May 23, 2007

  • Four of the Best Years of my Life

    Three members of my family have birthdays today.  It is the seventh anniversary of my dog Koji’s birth.  He had six brothers and a sister, and the young couple from whom we bought firewood were going to kill all the males because they were getting ready to move and the only pup they’d found a home for was the female.

    Out of a box of seven puppies obviously only about three to four weeks old, too young to be taken from their mother, Doug and I chose the one who moved around the most and cried the least.  The couple said they were part husky and part collie, but as he grew we saw the bone structure of a doberman and the markings of an Alsatian.

    Koji didn’t even know how to eat when we got him.  He’d do face plants in his gruel.  But he finally got the hang of it, and adjusted to the idea that he is the omega animal in a multi-species pack.  He sticks pretty close to the alpha, sleeps on my bed and will go wherever I go if I let him.  Unfortunately, his mom didn’t have time to teach him what to eat.  His dietary indiscretion has given us all a few laughs and some worries, and has torn up his guts on one occasion, but he has mostly recovered from that. 
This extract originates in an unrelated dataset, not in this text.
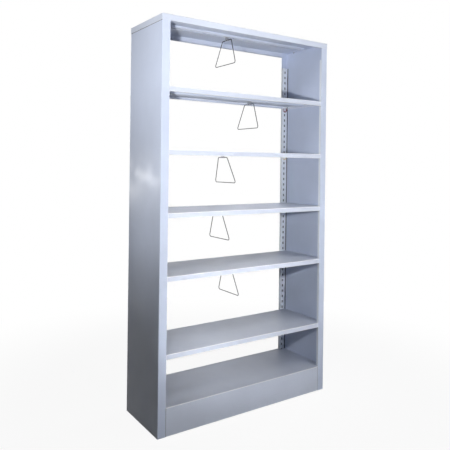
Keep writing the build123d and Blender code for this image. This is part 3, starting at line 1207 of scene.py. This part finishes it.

    He has not, and may never entirely, recover from the post-traumatic stress of being stomped by a moose.  That altered his personality.  The cats used to fish chunks of his big kibble (large breed style) out of his dish, bat them around the floor until they were good and dead, then eat them and he would just lie there and watch.  Now he guards his dish until he’s ready to eat and will not share.  Until each new kitten learns that Koji’s food is taboo, there are sudden charges and mad scrambles accompanied by the scritching of claws.

    He is a perfect dog.

    The other two birthdays have nothing to do with being born, but rather with a sort of rebirth.  Four years ago this was the day that ended my soulmate Greyfox‘s last drug binge.  Nobody will ever know all that occurred during the days leading up to that, because he was in an alcoholic blackout, and had just moved into his little cabin at Felony Flats.  After some initial resistance, I acceded to Spirit’s urging and went down there to rescue him.  Fortunately for us both, I had never been to Al-Anon and didn’t know that I wasn’t supposed to intervene.
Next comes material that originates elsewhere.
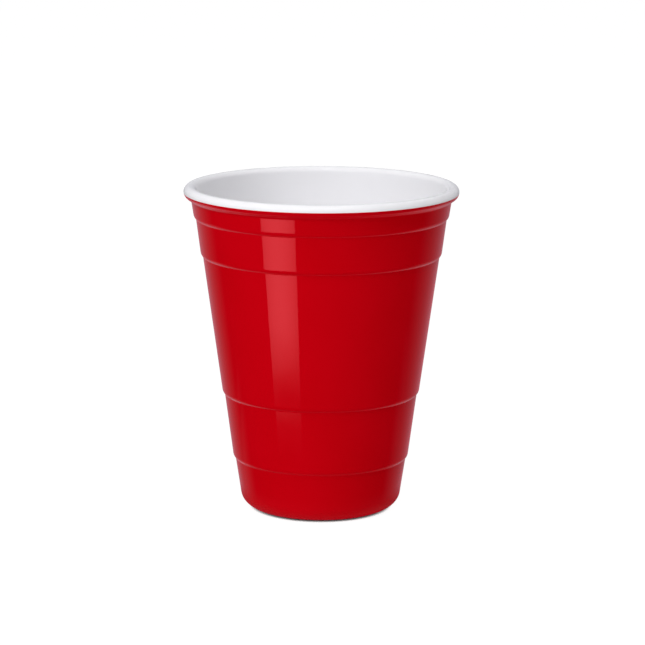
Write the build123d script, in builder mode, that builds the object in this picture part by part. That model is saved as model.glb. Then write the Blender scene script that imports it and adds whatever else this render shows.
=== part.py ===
from build123d import *
from math import asin, atan2, cos, degrees, hypot, radians, sin, tan
import os

# Two-colour party cup: a red stepped outer shell moulded round a white lining
# with a thick rounded lip. Millimetres, +Z up, origin at the centre of the base.

# Overall size
rim_diameter = 95.0
cup_height = 113.6

# Lip: a round bead that stands out over the wall, which it meets at the neck, a little
# nearer the axis than the middle of the bead
lip_radius = 2.15
neck_inset = 0.3

# Red edge that wraps the underside of the lip: its thickness where it ends, and how far
# below the lip's widest point that is
edge_thickness = 0.45
edge_drop = 0.2

# Steps round the wall, from the lowest: the height of each inside corner as a share of the
# cup's height, and its place between the base's radius and the neck's, as a share of the way
step_height_shares = (0.1563, 0.3583, 0.7848, 0.9001)
step_radius_shares = (0.1495, 0.3571, 0.7714, 0.9029)
step_depth = 0.63
shoulder_height = 1.4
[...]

    By using orthomolecular supplements similar to the ones I had used to kick my sugar addiction, Greyfox got off booze, pills, weed and cigarettes all on that same day.   Perhaps even more importantly for his mental health and our relationship, he took an online personality test, diagnosed his own narcissistic and histrionic personality disorders, and agreed to let me act as therapist in helping him to transcend them.  He also appointed me as his AA/NA sponsor after the first sponsor he picked didn’t return his calls, then got drunk and disappeared.

    Both those things:  a spouse or family member acting as therapist, and a member of the opposite sex being a 12-step sponsor, are unorthodox.  We say, as the kahunas do, “Effectiveness is the measure of truth.”  Whatever works, works.  Greyfox’s amino acid, vitamin and mineral supplements worked to get him through a painless, easy withdrawal from multiple addictions, and my determined confrontation of his pathological behavior has helped him make great progress in transcending some personality disorders for which conventional therapy gives a very pessimistic prognosis.
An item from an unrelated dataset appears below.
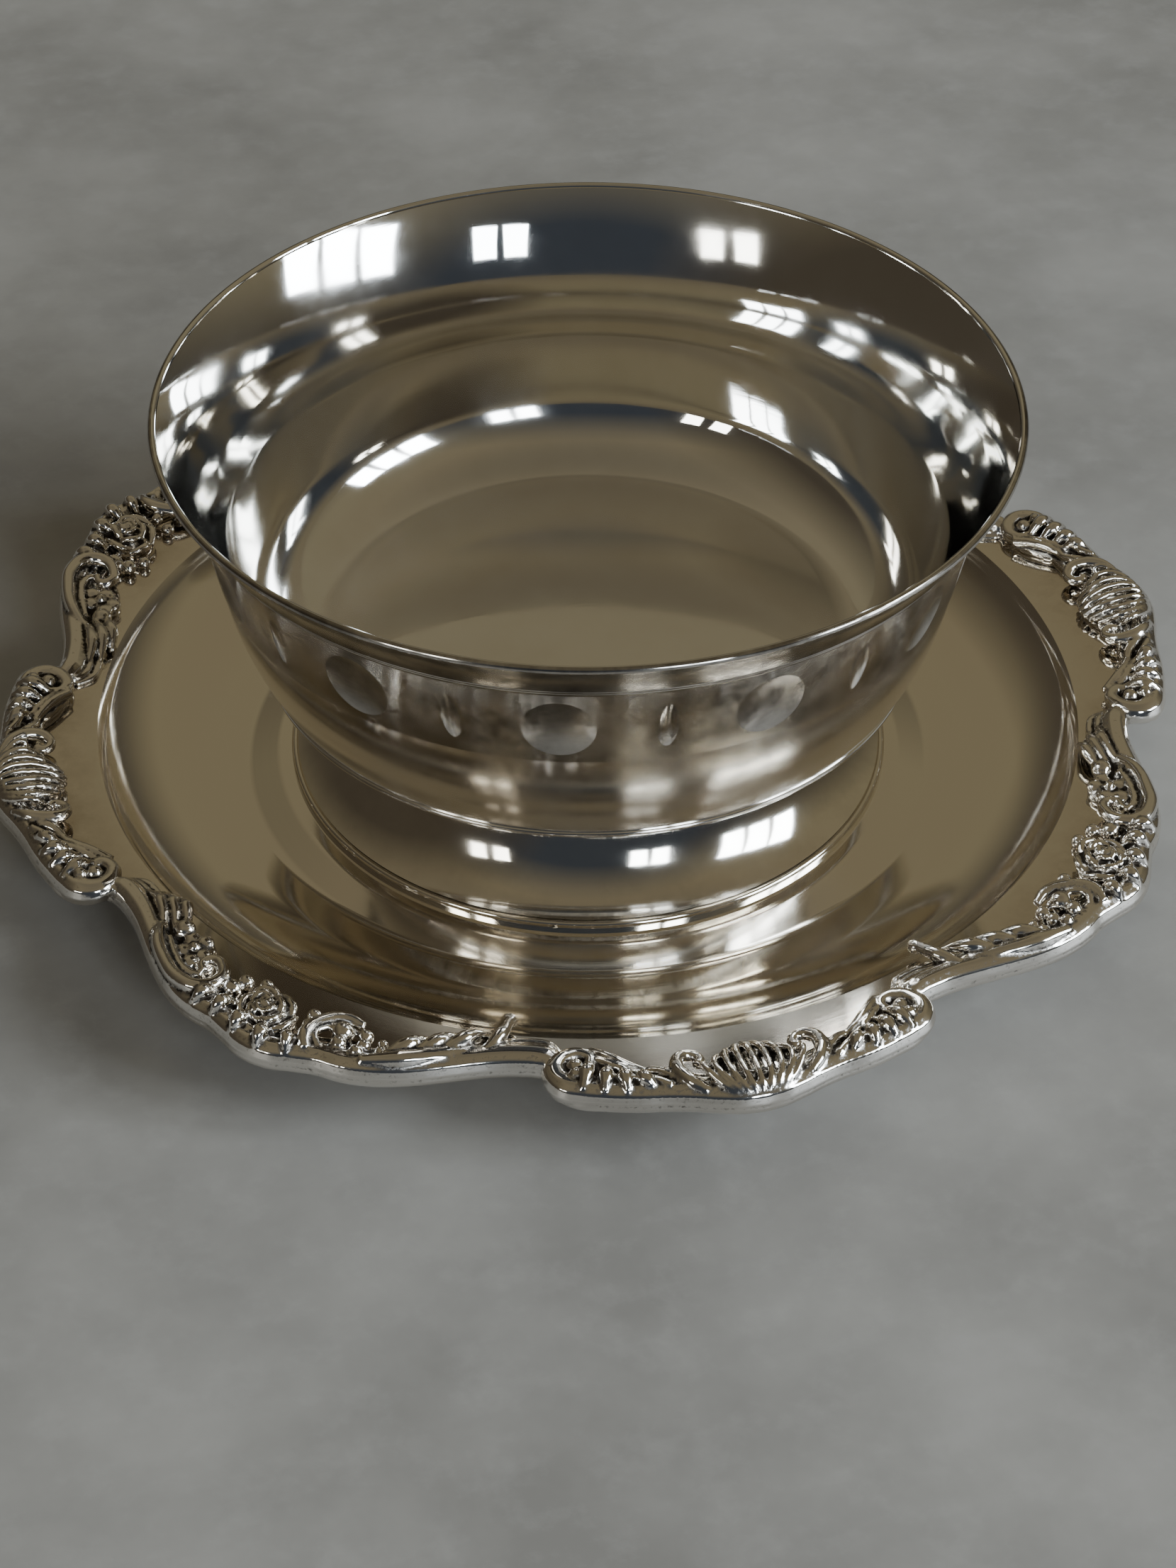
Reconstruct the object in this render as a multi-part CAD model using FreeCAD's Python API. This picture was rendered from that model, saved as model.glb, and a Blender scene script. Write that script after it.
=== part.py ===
"""Silver-plated sauce bowl on a spool foot, fixed to an underplate with a cast rose and shell border.

Units are millimetres and degrees.  Z is up, the object stands on Z = 0 and its axis is X = Y = 0.
Angles round the axis start at the front (-Y) and grow towards the right (+X).
"""
import FreeCAD, Part
import math
import os

from FreeCAD import Vector

# Bowl: one spun sheet, drops are measured down from the rim.
rim_radius = 63.5
lip_radius = 0.6
lip_under_angle = 60.0
rim_band_height = 8.1
rim_band_inset = 4.75
rim_band_hollow = 0.3
crease_step = 0.35
inner_flare = 1.6
crease_radius = 55.1
crease_drop = 22.1
base_radius = 48.9
base_drop = 40.4
wall_bulge = 0.95
bowl_wall = 1.15
wall_foot_drop = 33.0
floor_radius = 38.1
floor_corner_bulge = 2.3
bottom_thickness = 1.2
bowl_height = 42.8
base_bead_radius = 0.6

# Lens-cut hollows in the bowl's upper band: round ones, with a narrow one between each two.
hollow_count = 12
hollow_drop = 15.3
hollow_first_angle = 11.0
round_hollow_depth = 0.6
round_hollow_tool = 33.0
round_hollow_sweep = 24.0
narrow_hollow_depth = 0.4
narrow_hollow_tool = 3.0
narrow_hollow_sweep = 22.0

# Foot: a hollow spool of spun sheet.
foot_height = 19.2
neck_radius = 36.0
neck_height = 2.2
foot_base_radius = 46.0
foot_edge_height = 1.8
foot_flare_inset = 1.0
foot_flare_bulge = 2.6
foot_wall = 0.9
solder_leg = 1.5

# Underplate: one stamped sheet.
plate_thickness = 1.1
seat_margin = 1.6
seat_rise = 1.9
rest_inner_radius = 53.0
rest_outer_radius = 58.0
well_depth = 8.85
bevel_width = 1.2
bevel_drop = 1.75
well_wall_bulge = 2.2
flange_rise = 1.0

# Cast border: four shell sections and four rose-spray sections, alternating.
section_pairs = 4
shell_half_angle = 19.5
notch_radius = 83.0
notch_land = 7.6
shell_lobe_radius = 90.4
shell_end_step = 4.8
shell_tip_rise = 2.4
shell_tip_angle = 8.0
rose_lobe_radius = 90.6
rose_tip_rise = 2.2
rose_tip_angle = 6.0
notch_half_angle = 1.5
lobe_ramp_angle = 17.0
rail_width = 4.2
rail_height = 2.6
rail_drop = 1.1
rail_chamfer = 0.9
edge_lap = 1.8
edge_step_angle = 6.0
curl_size = 4.6
outline_step = 3.0
relief_height = 2.2
joint_gap = 0.25
joint_solder_radius = 0.8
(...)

    The two of us celebrate the same 12-step birthday, even though we found our recovery outside the usual AA/NA/DTR dogmas.  We attend meetings occasionally, do twelfth step service work in NA, and I, for one, enjoy the fellowship of dope fiends and crazy people, especially in Double Trouble.  I had kicked IV meth and downers thirty-some years previously, and it was my research into orthomolecular psychiatry and its success at getting me out of a lifelong addiction to sugar, that led to Greyfox’s poly-drug recovery. 

    What his recovery four years ago did for me was free me from the need to grow weed so that he wouldn’t need to spend money on it, and from any desire to use it.  The stuff gave me the munchies and made my abstinence from sugar more difficult, so it was with a sense of liberation that I finally got “clean” of the last of those substances that NA considers “drugs”.  Ironically, though, the coffee in those meetings, and the tradition of “birthday” cakes, revived my old addictions to caffeine and sugar, both of which I had kicked before I started going to 12-step meetings.  Once an addict, always an addict, even in abstinence and recovery. 

    Happy birthday, Greyfox.  You are totally kewl, dood.  So what if I went through twelve and a half years of hell with you.  These last four years have been the happiest of my life.